Nongkrong bareng Senja

Ketika senja datang, aku melihat kearahnya.
Dengan pandanganku yang kosong ini, mencoba berbisik dengan-Nya.
Ingin kucurahkan semua yang terjadi padaku, tapi untuk apa... bahkan Dia ikut menyaksikan semua yang telah terjadi padaku, bahkan semenjak aku kecil.
Namun, pernah terbesit dipikiranku "mengapa engkau tidak mengirimkan bantuan ketika aku sedang kesusahan?".
Entah mengapa, aku merasa hidup ini sangatlah sulit. Sekarang, oksigen pun diperjual belikan, padahal dengan mudahnya kita dapatkan dari tumbuh-tumbuhan.
Terlalu banyak rintangan yang harus dihadapi, untuk mencapai kemakmuran.
Mengapa hidup itu tidak semudah membalikkan telapak tangan?
Kalau semuanya sudah makmur, maka tak ada lagi keributan di dunia ini.
Mengapa jalan harus berliku-liku? padahal kalaupun jalannya lurus itu sama aja, bahkan lebih mudah untuk ditempuh.
Mengapa terkadang kita harus melewati tanjakan kecil? apabila datar, jalan lebih mulus.

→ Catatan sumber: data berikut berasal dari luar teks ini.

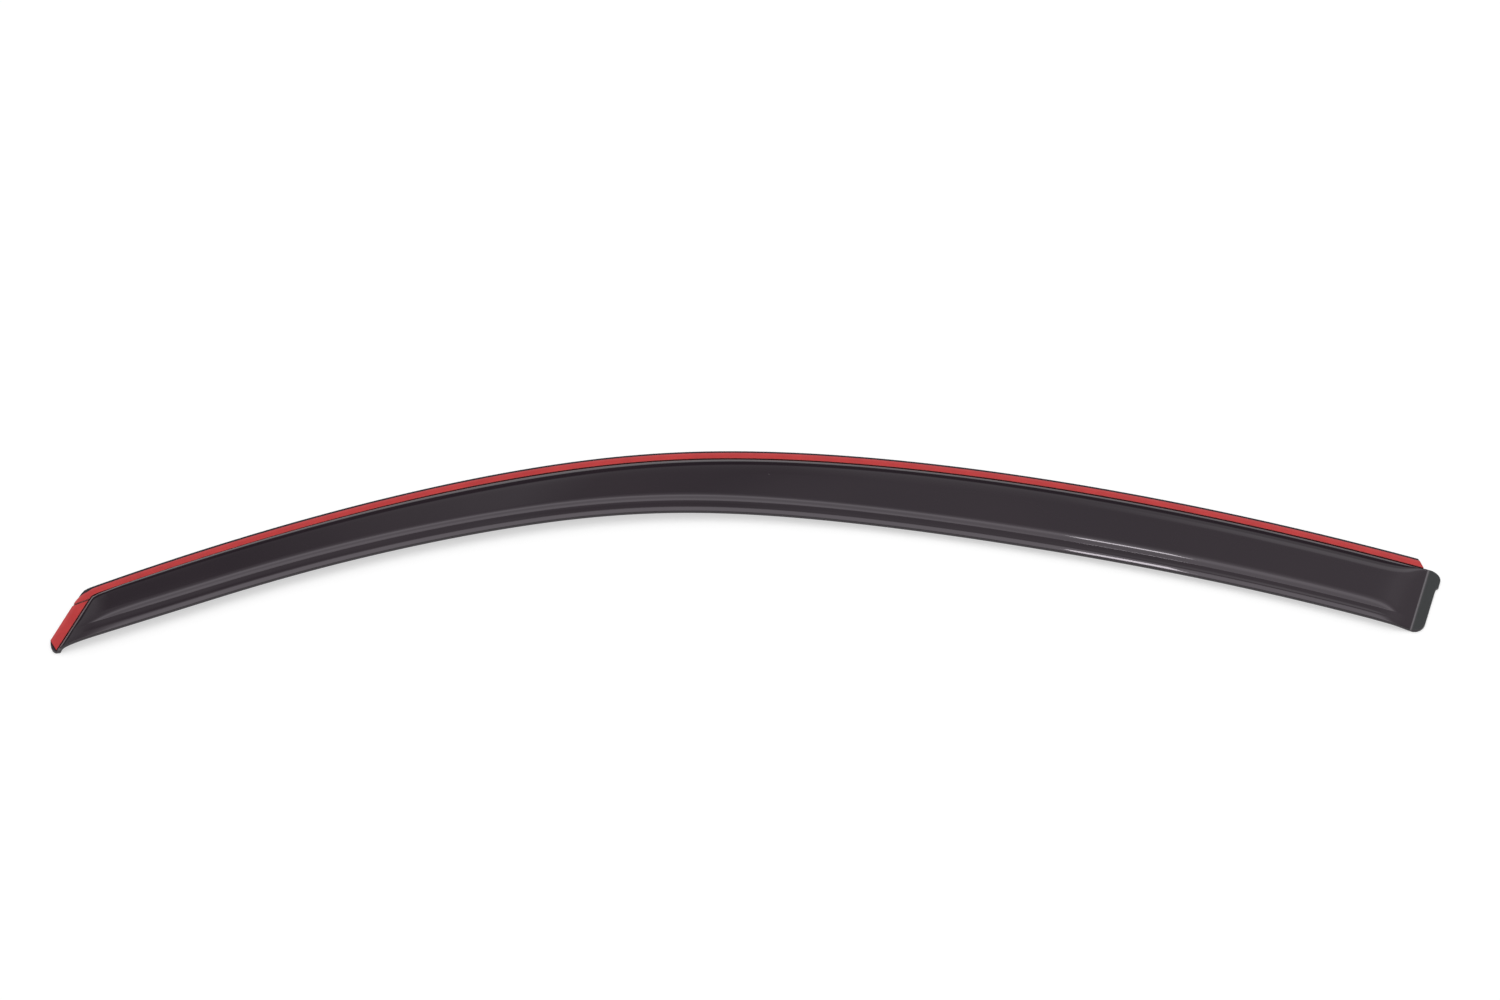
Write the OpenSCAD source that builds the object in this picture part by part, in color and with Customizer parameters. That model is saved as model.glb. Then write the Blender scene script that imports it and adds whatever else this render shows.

Aku menyadari banyak sekali pertanyaanku diawali dengan "mengapa".
Karena pada dasarnya, jawaban dari kata tanya "mengapa" itu lebih bersifat alasan, pendapat, argumen, dan hipotesis... yang semuanya dapat kita ketahui sendirinya, asalkan mau terus menapakkan kakinya ke jalan.

"Lantas mengapa kau terus bertanya apabila jawabannya pun akan kau ketahui sendiri pada nantinya?"
Bukankah kita lahir dengan kegoblokan dan kebodohan dahulu, lalu sedikit demi sedikit kita mulai memahami suatu hal.

-Inilah cerita singkat dari pembahasan antara aku dan senja. Senja mencoba menunjukkan semua pemikiran ini.
Senja hanya terlihat dalam waktu singkat, dari pagi hingga menjelang malam, ia hanya tampil untuk beberapa saat.
Seperti kehidupan yang singkat ini... kita memiliki waktu yang sedikit untuk memahami banyak hal.